The language in the minutes suggests the ARRC may be open to a compromise. Since then, however, Rostin Behnam, chairman of the Commodity Futures Trading Commission, stated in mid-November that the “use of term SOFR rates in derivatives and most other cash markets must be limited.” Securities and Exchange Commission Chair Gary Gensler made similar remarks Dec. 16 that he delivered to the Financial Stability Oversight Council (FSOC).
Defeating the Purpose
The regulators are concerned that the growing use of term SOFR will reduce demand for daily SOFR futures that are used to construct the SOFR forward curve. That could degrade the viability of SOFR as a forward-looking term rate now used for business loans and CLOs in a similar dynamic that led to the demise of Libor, the floating-rate benchmark that SOFR has replaced.
The term SOFR rate, like outgoing Libor, is particularly helpful to corporate borrowers, since they know precisely what their interest payments will be at the end of the term and can better forecast their cash. A July 21, 2021 statement from the ARRC acknowledged that reality, stating that term SOFR rates “will be especially helpful” to syndicated, middle market and trade finance loans. In addition, “best practices” also include term SOFR rates for derivatives borrowers use to hedge loans linked to term SOFR rates, and “certain securitizations with underlying assets that are themselves tied to” term SOFR rates.
Those securitizations are primarily collateralized loan obligations (CLOs) that pool broadly syndicated and middle-market loans. Those floating-rate loans were typically priced over term benchmarks—Libor and more recently SOFR. Similar to corporate borrowers, CLO issuers face complications using daily SOFR instead of a term rate, as do investors in those securities.
Daily SOFR complexities
The simple and compounded methods necessarily stop aggregating daily SOFR rates a few days short of the allotted period in order to calculate the rate. However, both lenders issuing the ABS bonds and their investors discover what the interest payment is at practically the end of one-month, three-month or other period, instead of at the start of the term. That’s particularly complicated for securitizations, because multiple parties are typically involved in the payment process, and must follow a specific contractually agreed cash flow waterfall.
“Certain sectors in our market are facing operational challenges,” said Kristi Leo, president of the Structured Finance Association, adding that auto-loan deals and other securitizations with amortizing assets face the even bigger challenges, since “unlike most other fixed-income products the principal balance of the securities are dynamically declining.”

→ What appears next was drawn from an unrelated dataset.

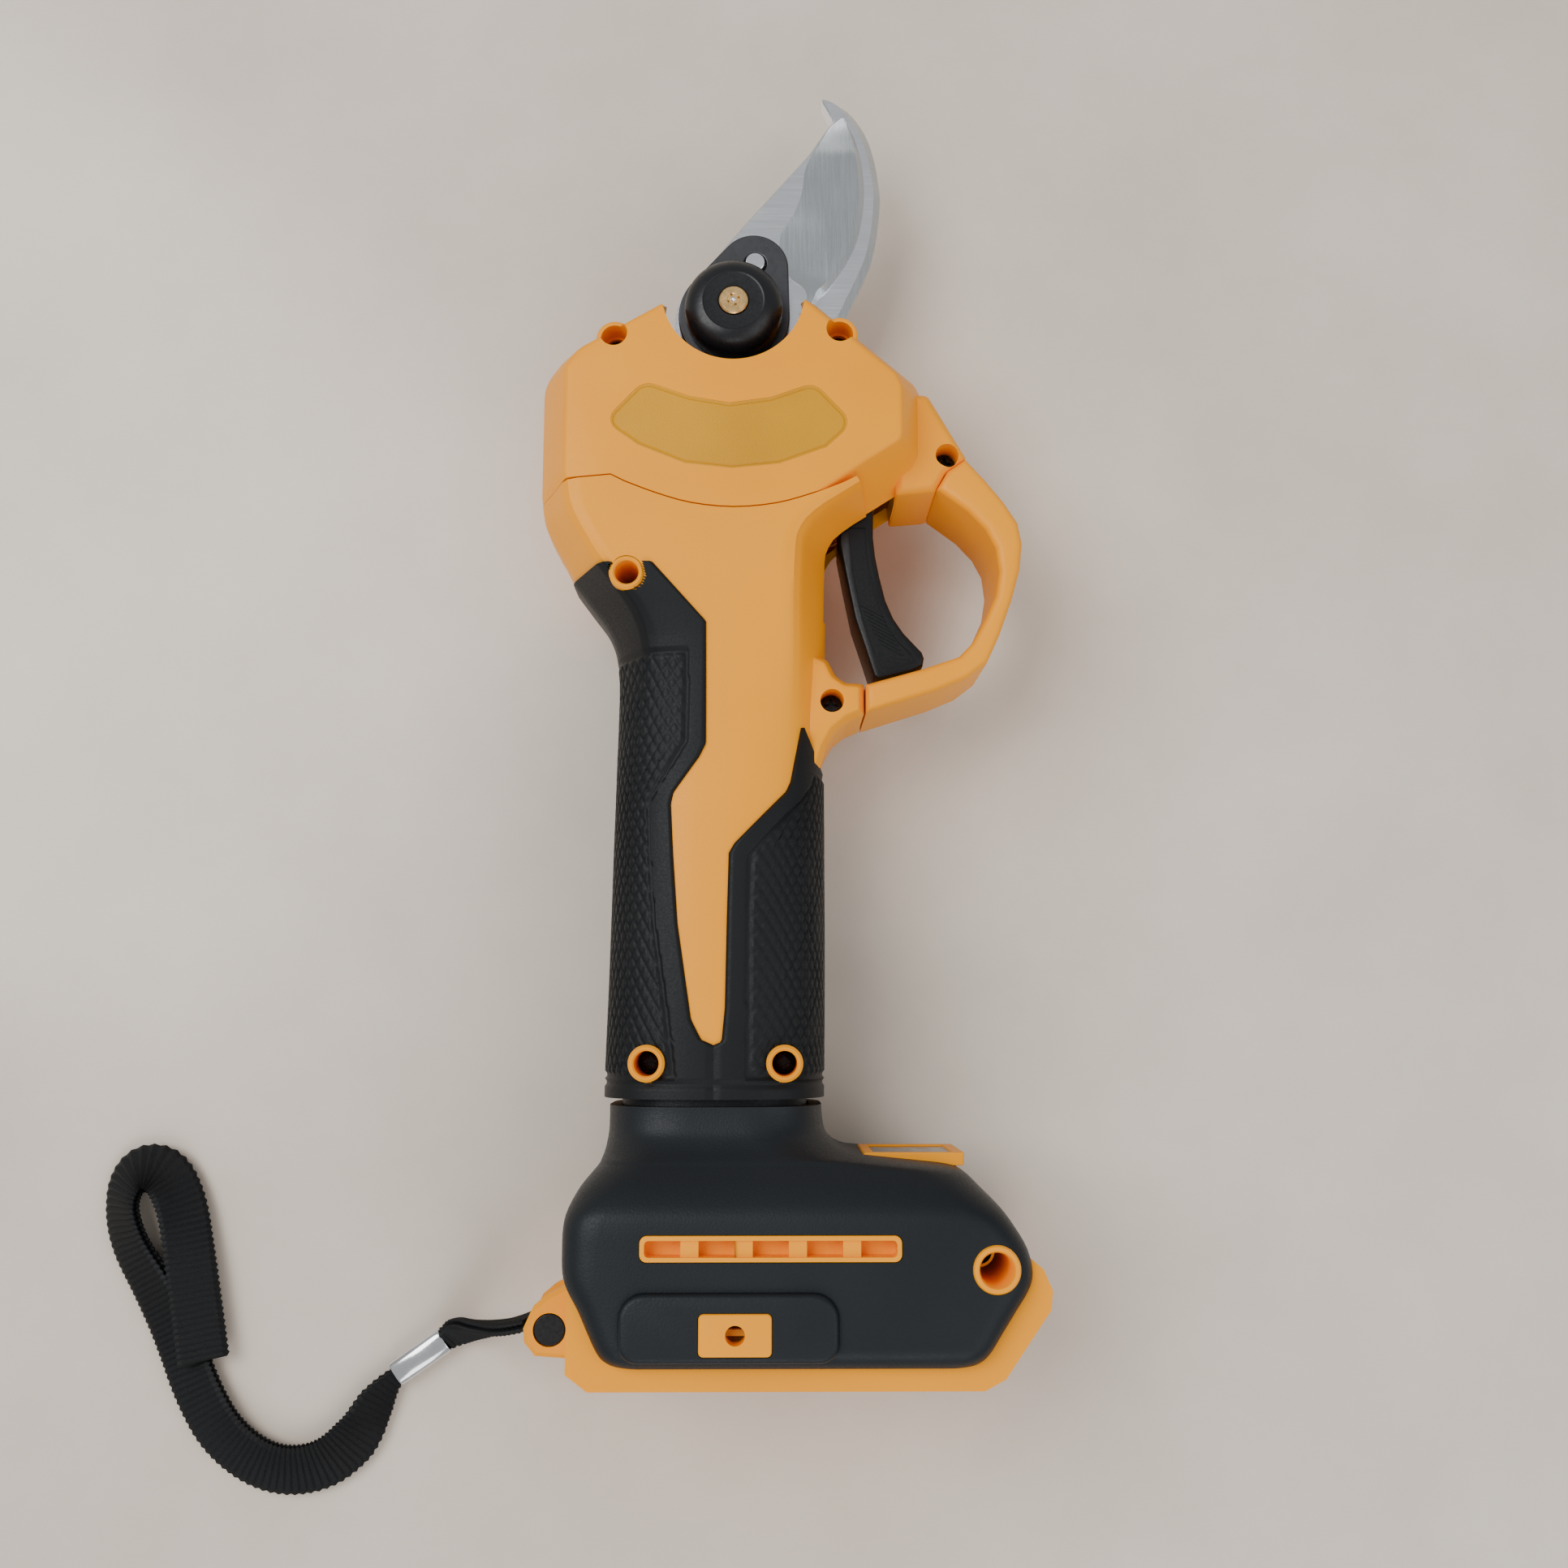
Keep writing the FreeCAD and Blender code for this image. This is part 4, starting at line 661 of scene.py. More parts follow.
for x, y in shellScrews:
    shell = carve(shell, cylinder(x, y, 3.3, -1, 40))
shell = carve(shell, cylinder(*stubScrew, body["screwHole"], 4, 40))
seamArc = smoothRows([(-21, -39.4), (-15, -41.7), (-8, -43.7), (0.3, -44.5), (8.6, -43.7), (15.6, -41.7),
                      (21.6, -39.4)], 3)
seamPoints = [(-36, -39.2), (-23.8, -38.0)] + seamArc + [(24.4, -38.0), (27.5, -42), (29, -49)]
headSide = [(-70, -39.2)] + seamPoints + [(70, -49), (70, 30), (-70, 30)]
shellCut = [(x, y - body["seamGap"]) for x, y in headSide]
shell = carve(shell, outlineBlock(list(reversed(shellCut)), -5, 40))
triggerRoom = [(16.2, -64), (31.5, -64), (34.5, -46), (31.5, -30), (19.5, -30), (16.2, -44)]
shell = carve(shell, outlineBlock(list(reversed(triggerRoom)), -5, 7.6))
tubes = [screwTube(x, y, top) for (x, y), top in zip(shellScrews, (21.9, 20.2, 20.2))]
lowerShell = mirrored(shell)
lowerTubes = [mirrored(tube) for tube in tubes]
finishPiece("main_shell_upper_form", join(shell, *tubes), "shell_yellow", node="main_shell_upper")
finishPiece("main_shell_lower_form", join(lowerShell, *lowerTubes), "shell_yellow", node="main_shell_lower")
print("main shells made")

# Rubber over the grip: one sheet each side of the yellow panel, with raised scales
rubber = {"lift": 0.8, "scaleWide": 2.5, "scaleLong": 3.6, "scaleRise": 0.34, "bandTop": (-95.3, -72.6),
          "bandEnd": -154.6, "ringGroove": -155.6, "grooveDepth": 0.35, "bandDepth": 0.42, "arc": 20.5,
          "step": 0.5}
leftBorder = [(-55.8, -15.6), (-67.2, -5.0), (-91, -4.9), (-93.6, -6.2), (-100.5, -11.3), (-102.6, -11.8),
              (-112.8, -11.2), (-125.6, -10.2), (-143.5, -7.4), (-147.3, -5.4), (-148.3, -3.0), (-159, -3.0)]
rightBorder = [(-87.1, 14.2), (-93, 13.0), (-98, 12.0), (-100, 11.1), (-110.3, 0.8), (-112.2, -0.3),
               (-124.2, -0.6), (-141.4, -0.9), (-147.7, -1.5), (-148.3, -3.0), (-159, -3.0)]
leftBand = [(-55.8, -60), (-72.6, -60), (-72.7, -8.2), (-90.5, -8.2), (-102.2, -15.6), (-112.8, -15.2),
            (-125.6, -14.2), (-143.5, -11.4), (-154.6, -10), (-154.7, -60), (-159, -60)]
rightBand = [(-87.1, 60), (-95.3, 60), (-95.4, 16.4), (-98.4, 15.6), (-101.6, 13.4), (-112.4, 3.4),
             (-124.2, 3.0), (-154.6, 3.0), (-154.7, 60), (-159, 60)]


def angleAt(curve, x):
    low, high = 0.0, 180.0
    for k in range(26):
        middle = (low + high) / 2
        if curve(middle).x > x:
            low = middle
        else:
            high = middle
    return low


def scaleHeight(across, y):
    u = across / rubber["scaleWide"]
    v = y / rubber["scaleLong"]
    best = 0.0
    for shift in (0.0, 0.5):
        a = abs((u + shift) % 1 - 0.5) * 2
        b = abs((v + shift) % 1 - 0.5) * 2
        best = max(best, 1 - (a + b))
    return min(1.0, best * 3.2)


def rubberSheet(border, band, limits, endAngle, columns):
    rows = []
    for y in levels(limits[0], limits[1], rubber["step"]):
        curve = sectionCurve(y, rubber["lift"])
        start = angleAt(curve, along(border, y))
        stop = angleAt(curve, along(rightStop, y)) if endAngle == 0 else 180.0
        bandAngle = angleAt(curve, max(min(along(band, y), 40), -40))
        row = []
        for k in range(columns + 1):
            angle = start + (stop - start) * k / columns
            here = curve(angle)
            ahead = curve(min(angle + 0.5, 180)) - curve(max(angle - 0.5, 0))
            outward = Vector((ahead.y, -ahead.x)).normalized()
            across = math.radians((angle - bandAngle) * (1 if endAngle else -1)) * rubber["arc"]
            within = min(across, rubber["bandTop"][endAngle > 0] - y, y - rubber["bandEnd"])
            rise = 0.0
            if within > 0:
                ramp = min(max((within - 0.7) / 0.5, 0), 1)
                scale = rubber["scaleRise"] * scaleHeight(math.radians(angle) * rubber["arc"], y)
                rise = -rubber["bandDepth"] * (1 - ramp) + ramp * (scale - 0.3)
            if k == 0 or abs(y - rubber["ringGroove"]) < 0.3:
                rise -= rubber["grooveDepth"]
            row.append(here + outward * rise)
        rows.append((y, row))
    return rows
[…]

Floating-rate ABS tranches can also be priced using SOFR-in-advance, in which the daily SOFR rate is averaged over the previous month and then used to set the rate for the next month. That approach provides issuers with the rate at the start of the chosen rate period, but some investors have balked at applying it.
“Human beings have three basic needs: Food, shelter, and the need to know their interest rate in advance,” said Stuart Litwin, a partner at Mayer Brown. “SOFR in advance can create a mismatch in a rising rate environment” between the SOFR-in-advance previous month’s average rate and the current market rate.
“Some investors have refused to buy those securities,” Litwin said.
The volume of floating-rate tranches in securitizations other than CLOs is relatively small. A banker familiar with the Toyota transaction said that auto ABS issuers generally issue fixed-rate bonds and add a floating-rate tranche—when the fixed-rate market is advantageous—to increase investor participation. The Toyota ABS deal’s floating-rate tranche was 20% of the total transaction. However, should the ARRC and/or regulators offer a compromise that permits some additional floating-rate ABS, it likely will be limited.
“Given the statements from the CFTC and other regulators, they likely would seek to define any permitted use of term SOFR in ABS narrowly, and not to permit it to be used generally in rate risk-generating circumstances,” said Nihal Patel, partner, financial services, at Fried, Frank, Harris, Shriver & Jacobson.